印譜の歴史―古代から現代までの変遷

はじめに

篆刻(てんこく)は、古代中国から日本へと伝わり、長い歴史の中で発展してきた芸術です。その成果を後世に伝える手段として重要なのが「印譜(いんぷ)」です。印譜は、篆刻家が制作した印章の拓本を集めたものであり、言わば篆刻の作品集です。本記事では、印譜の魅力や役割、そしてその歴史的・文化的価値について詳しく解説します。

 

印譜とは何か

印譜とは、篆刻家や愛好家が自らの印章を朱肉で紙に押し、一定の形式でまとめたものを指します。印譜を通じて、印材の違いや彫刻技法、さらには時代ごとの書風や流派の特徴を読み取ることができます。単なる印影のコレクションにとどまらず、篆刻の系譜や美意識を記録した文化財ともいえる存在です。


印譜

印譜の役割

①作品の保存

 印章は石や木材などで作られますが、摩耗や破損により長期保存は困難です。印譜に拓影を残すことで、作品の形が半永久的に残ります。

②技術の記録と伝承

 篆刻の刀法や構図の工夫は、印譜を通じて後世に伝わります。師から弟子へ受け継がれる学習の手引きともなりました。

③美術資料としての価値

 印譜には単独の作品の魅力だけでなく、複数の印影を並べて鑑賞する美術的価値もあります。印譜を集める行為自体が、一つの芸術活動といえます。

 

印譜の歴史

中国では明清時代に印譜作りが盛んになり、多くの篆刻家が印譜を出版しました。

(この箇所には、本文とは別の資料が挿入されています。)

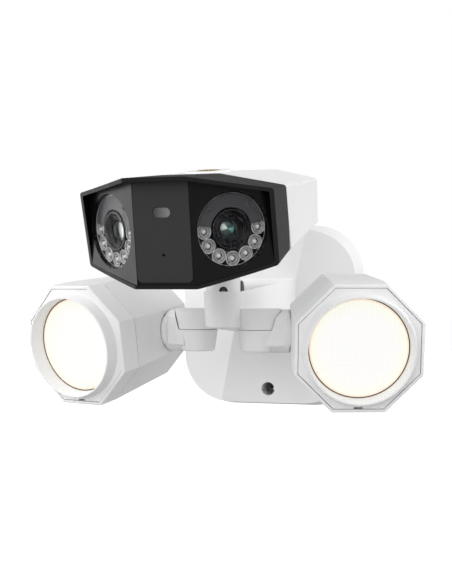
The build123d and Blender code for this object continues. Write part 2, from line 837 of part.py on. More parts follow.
front = lamp_forward                   # depths along the lamp, from the tilt axis
seam = front - bezel_depth
back = front - lamp_depth
plate_front, plate_back = front - 0.4, front - 3.4
collar_height = 7.6
lens_radius, lens_front = 30.9, front - 2.9
rear_screws = 32.0

for name, (side, yaw, pitch) in lamp_poses.items():
    joint_point = Vector(side * knuckle_x, knuckle_y, tilt_z)
    arm = facing(joint_point, yaw)
    across = Plane(origin=joint_point, x_dir=-arm.z_dir * side, z_dir=arm.x_dir * side)
    lamp = facing(joint_point + arm.x_dir * side * lamp_reach, yaw, pitch)
    inner_side = Plane(origin=lamp.origin, x_dir=-lamp.z_dir * side, z_dir=lamp.x_dir * side)

    # arm: lower half of the knuckle, a web and the tilt disc
    with BuildPart() as lamp_arm:
        with BuildSketch(across.offset(3)):
            Rectangle(web_width, 28.8)
        extrude(amount=disc_face - 4)
        with BuildSketch(across):
            Circle(disc_radius + 0.2)
        extrude(amount=40, mode=Mode.INTERSECT)
        with BuildSketch(across.offset(disc_face - 4)):
            Circle(disc_radius)
        extrude(amount=4)
        # room for the fixed upper half of the knuckle
        with BuildSketch(Plane.XY.offset(knuckle_split - split_gap)):
            with Locations((joint_point.X, joint_point.Y)):
                Circle(knuckle_radii[1] + 0.6)
        with BuildSketch(Plane.XY.offset(knuckle_top + 6)):
            with Locations((joint_point.X, joint_point.Y)):
                Circle(knuckle_radii[0] + 1.8)
        loft(mode=Mode.SUBTRACT)
        with BuildSketch(Plane.XY.offset(knuckle_bottom)):
            with Locations((joint_point.X, joint_point.Y)):
                Circle(knuckle_radii[2] - edge_break)
        with BuildSketch(Plane.XY.offset(knuckle_bottom + edge_break)):
            with Locations((joint_point.X, joint_point.Y)):
                Circle(knuckle_radii[2])
        with BuildSketch(Plane.XY.offset(knuckle_split - split_gap)):
            with Locations((joint_point.X, joint_point.Y)):
                Circle(knuckle_radii[1])
        loft(ruled=True)
        # bore and head recess of the knuckle pin, bore of the tilt pin
        with BuildSketch(Plane.XY.offset(knuckle_bottom)):
            with Locations((joint_point.X, joint_point.Y)):
                Circle(knuckle_pin_radius + 0.06)
        extrude(amount=20, mode=Mode.SUBTRACT)
        with BuildSketch(Plane.XY.offset(knuckle_bottom)):
            with Locations((joint_point.X, joint_point.Y)):
                Circle(5.6)
        extrude(amount=3.5, mode=Mode.SUBTRACT)
        with BuildSketch(across.offset(14.7)):
            Circle(lamp_pin_radius + 0.03)
        extrude(amount=20, mode=Mode.SUBTRACT)
    pieces[name + "_lamp_arm"] = lamp_arm

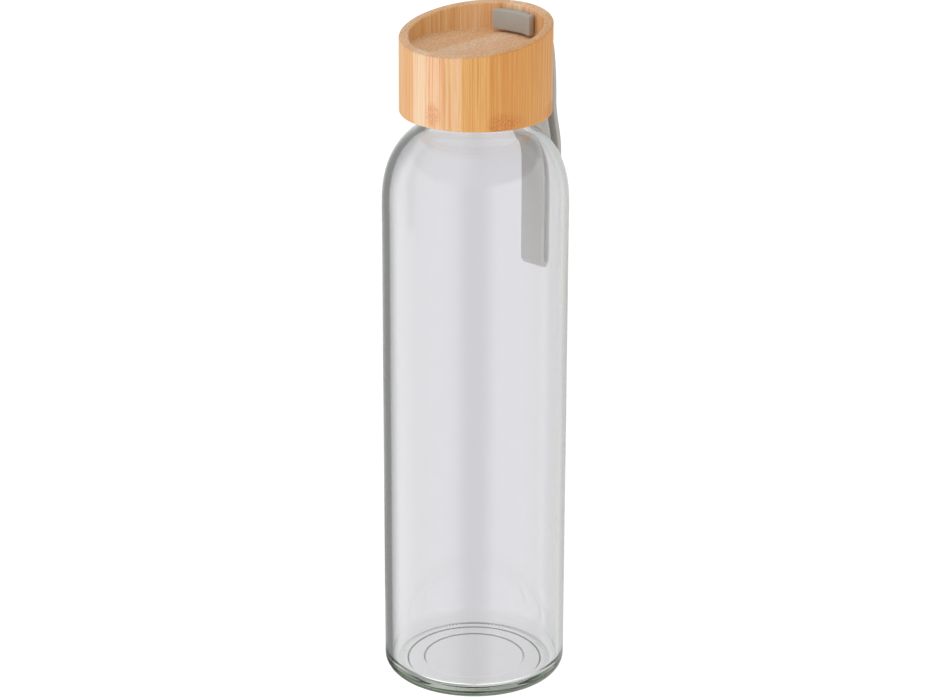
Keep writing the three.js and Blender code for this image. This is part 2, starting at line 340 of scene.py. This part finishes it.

その流れは日本にも伝わり、江戸時代には印譜が盛んに作成され、篆刻家や文人に愛用されました。今日でも印譜は作品の記録として広く使われており、美術館や図書館には数多くの印譜が所蔵されています。

印譜帳

現代における印譜の楽しみ方

現代では、篆刻を趣味で学ぶ人も増えています。印譜を自作することで、篆刻の成長記録を残し、学習効果を高めることができます。また、SNSやデジタル化の発展により、印譜を電子的に公開する動きも広がっています。印譜は過去の文化財であると同時に、現代に生きる芸術愛好家の創作記録でもあるのです。

 

まとめ

印譜は、篆刻作品を後世に残し、文化を伝承するための大切な手段です。その歴史的価値はもちろんのこと、現代の篆刻愛好家にとっても、自らの歩みを記録するかけがえのない存在です。印譜を作ることは、篆刻をより深く楽しみ、学ぶための最良の方法の一つといえるでしょう。